Starting at the line containing "Reconstruct the object", copy each line exactly, ending with the line containing "Vector = FreeCAD.Vector". Leave out everything else.

(Rows from a 3D modeling dataset)
################
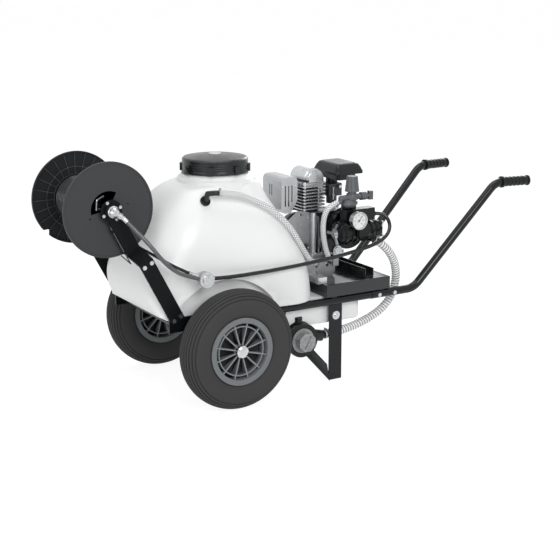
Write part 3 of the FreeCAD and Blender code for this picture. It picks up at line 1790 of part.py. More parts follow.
def engine_foot():
    """The cast base: two side plates with holes, a deck between them, the pump's bracket and boss."""
    rail_top = platform_height + front_rail_height
    foot_hole_height = platform_height + foot_hole_rise
    side_outline = [
        Vector(foot_front, foot_near, rail_top),
        Vector(foot_front + foot_step, foot_near, rail_top),
        Vector(foot_front + foot_step + foot_chamfer, foot_near, platform_height),
        Vector(foot_rear - foot_chamfer, foot_near, platform_height),
        Vector(foot_rear, foot_near, platform_height + foot_chamfer),
        Vector(foot_rear, foot_near, engine_base - foot_shoulder),
        Vector(foot_rear - foot_chamfer, foot_near, engine_base),
        Vector(foot_front + foot_shoulder, foot_near, engine_base),
        Vector(foot_front, foot_near, rail_top + foot_chamfer),
    ]
    plate = prism(side_outline, foot_wall, Vector(0, 1, 0))
    for x in (foot_front + foot_step, foot_rear - foot_hole_inset):
        plate = plate.cut(rod(
            Vector(x, foot_near - 1, foot_hole_height),
            Vector(x, foot_near + foot_wall + 1, foot_hole_height), foot_hole_radius,
        ))
    far_plate = plate.copy()
    far_plate.translate(Vector(0, foot_far - foot_near - foot_wall, 0))
    deck = box(
        foot_front + foot_shoulder, foot_rear - foot_chamfer,
        foot_near + foot_wall, foot_far - foot_wall, engine_base - foot_wall, engine_base,
    )
    bracket_front = foot_rear - pump_bracket_inset
    boss_face = Vector(
        bracket_front + pump_bracket_radius, gearbox_near - pump_bracket_thickness,
        engine_base + pump_bracket_rise,
    )
    bracket = rod(boss_face, boss_face + Vector(0, pump_bracket_thickness, 0), pump_bracket_radius)
    bracket = bracket.fuse(rod(
        boss_face - Vector(0, bracket_cap_height, 0), boss_face + Vector(0, 1, 0), bracket_cap_radius
    ))
    bracket = bracket.fuse(box(
        bracket_front, bracket_front + pump_bracket_neck,
        gearbox_near - pump_bracket_thickness, gearbox_near,
        engine_base - pump_bracket_drop, engine_base + pump_bracket_rise,
    ))
    bracket = bracket.fuse(box(
        bracket_front, foot_rear, gearbox_near - 1, foot_near,
        engine_base - pump_bracket_drop, engine_base - pump_bracket_link,
    ))
    return plate.fuse(far_plate).fuse(deck).fuse(bracket)


def cylinder():
    """The finned cylinder with its head and studs, and the round-backed rocker cover on top."""
    half_length = fin_length / 2
    half_depth = fin_depth / 2
    foot = Vector(cylinder_x, cylinder_y, case_top)
    barrel = rod(foot, Vector(cylinder_x, cylinder_y, cylinder_top), cylinder_radius)
    for index in range(fin_count):
        z = fin_base + index * fin_pitch
        fin = box(
            cylinder_x - half_length, cylinder_x + half_length,
            cylinder_y - half_depth, cylinder_y + half_depth, z, z + fin_thickness,
        )
        barrel = barrel.fuse(fillet_upright(fin, fin_corner))
    head = box(
        cylinder_x - half_length + head_inset, cylinder_x + half_length - head_inset,
        cylinder_y - half_depth + head_inset, cylinder_y + half_depth - head_inset,
        cylinder_top - head_height, cylinder_top,
    )
    barrel = barrel.fuse(fillet_upright(head, fin_corner))
    for direction in (-1, 1):
        x = cylinder_x + direction * (half_length - stud_inset)
        y = cylinder_y - half_depth + stud_inset
        barrel = barrel.fuse(rod(Vector(x, y, case_top), Vector(x, y, cylinder_top + stud_top), stud_radius))
    return group([barrel, rocker_cover()])


def rocker_cover():
    """The half-round cover over the valves, with a raised band and a flat end."""
    axis_near = Vector(cylinder_x, cover_near, cover_height)
    along = Vector(0, 1, 0)
    length = cover_far - cover_near
    cover = rod(axis_near, axis_near + along * length, cover_radius)
    band = axis_near + along * cover_band_start
    cover = cover.fuse(rod(band, band + along * cover_band_width, cover_radius + cover_band_height))
    cover = cover.fuse(rod(
        axis_near - along * cover_band_height, axis_near, cover_radius - cover_cap_inset
    ))
    reach = cover_radius + cover_band_height
    above = box(
        cylinder_x - reach - 1, cylinder_x + reach + 1,
        cover_near - cover_band_height - 1, cover_far + 1, cylinder_top, cover_height + reach + 1,
    )
    skirt_reach = cover_radius + cover_skirt_rim
    skirt = box(
        cylinder_x - skirt_reach, cylinder_x + skirt_reach,
        cylinder_y - fin_depth / 2 + head_inset, cover_far, cylinder_top, cover_height,
    )
    return cover.common(above).fuse(fillet_upright(skirt, fin_corner))


def muffler_outline(inset):
    """The muffler guard's outline, seen from the near side."""
    y = muffler_near + inset
    slant = inset * 0.4
    bevel = inset * 0.8
    return [
        Vector(muffler_front + inset, y, muffler_bottom + muffler_corner + inset),
        Vector(muffler_front + inset, y, muffler_top - muffler_corner - slant),
        Vector(muffler_front + muffler_bevel + bevel, y, muffler_top - muffler_bevel - bevel),
        Vector(muffler_front + muffler_corner + slant, y, muffler_top - inset),
        Vector(muffler_rear - muffler_corner - slant, y, muffler_top - inset),
        Vector(muffler_rear - muffler_bevel - bevel, y, muffler_top - muffler_bevel - bevel),
        Vector(muffler_rear - inset, y, muffler_top - muffler_corner - slant),
        Vector(muffler_rear - inset, y, muffler_bottom + muffler_heel_height + slant),
        Vector(muffler_rear - muffler_heel_depth - slant, y, muffler_bottom + inset),
        Vector(muffler_front + muffler_corner + slant, y, muffler_bottom + inset),
    ]


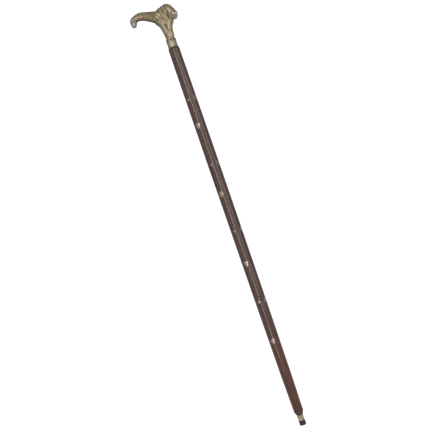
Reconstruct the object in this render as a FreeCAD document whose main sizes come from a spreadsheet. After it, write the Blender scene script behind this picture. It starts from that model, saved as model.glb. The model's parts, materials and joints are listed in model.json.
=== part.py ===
"""A walking stick: a cast brass lion's head handle on a turned hardwood shaft with brass inlays.

Millimetres. The origin is the centre of the rubber tip's flat underside. +Z runs up the shaft,
+X points the way the lion looks, and the grip reaches out to -X. Angles about the shaft are
counted from -Y, the side with the first leaves, towards +X.
"""

import FreeCAD
import Part
import Sketcher
import math
import os

Vector = FreeCAD.Vector

# The sheet of sizes, in millimetres
SIZES = {
    # rubber tip, from the ground up
    "rubber_height": 9.3,
    "rubber_radius": 6.8,
    "rubber_edge_round": 1.0,
    "rubber_stem_length": 5.0,
    # ferrule, the washer in it and the pin that holds it
    "ferrule_length": 12.4,
    "ferrule_radius": 6.6,
    "ferrule_wall": 1.2,
    "washer_thickness": 1.0,
    "ferrule_pin_radius": 0.8,
    "ferrule_pin_length": 3.5,
    # shaft, counted from the top of the ferrule
    "shaft_length": 801.3,
    "shaft_end_radius": 6.8,
    "shaft_end_bevel": 7.4,
    "shaft_foot_radius": 10.15,
    "shaft_knee_radius": 11.2,
    "shaft_waist_radius": 12.05,
    "shaft_belly_radius": 12.55,
    "shaft_upper_radius": 12.4,
    "shaft_top_radius": 12.0,
    "shaft_shoulder": 4.5,
    # collar and the ring above it
    "collar_height": 16.4,
    "collar_radius": 10.4,
    "collar_wall": 1.5,
    "collar_rim_height": 2.6,
    "collar_rim_bulge": 0.6,
    "neck_ring_height": 3.8,
    "neck_ring_radius": 9.1,
    "neck_ring_bulge": 0.7,
    # stud between the shaft and the handle
    "stud_radius": 4.0,
    "stud_length": 60.0,
    "stud_depth_in_shaft": 33.0,
    "stud_bevel": 0.8,
    # brass inlays
    "inlay_depth": 1.8,
    "leaf_width": 8.6,
    "leaf_length": 13.0,
    "dot_radius": 2.6,
    # handle
    "handle_height": 70.8,
    "neck_radius": 9.5,
    "grip_reach": 68.7,
    "grip_depth": 17.5,
    "grip_width": 16.0,
    "face_reach": 31.5,
    "head_width": 27.0,
    # fits
    "glue_gap": 0.05,
    "end_gap": 0.3,
    "cut_overrun": 3.0,
}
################
FINISHED TASK:
Reconstruct the object in this render as a FreeCAD document whose main sizes come from a spreadsheet. After it, write the Blender scene script behind this picture. It starts from that model, saved as model.glb. The model's parts, materials and joints are listed in model.json.
=== part.py ===
"""A walking stick: a cast brass lion's head handle on a turned hardwood shaft with brass inlays.

Millimetres. The origin is the centre of the rubber tip's flat underside. +Z runs up the shaft,
+X points the way the lion looks, and the grip reaches out to -X. Angles about the shaft are
counted from -Y, the side with the first leaves, towards +X.
"""

import FreeCAD
import Part
import Sketcher
import math
import os

Vector = FreeCAD.Vector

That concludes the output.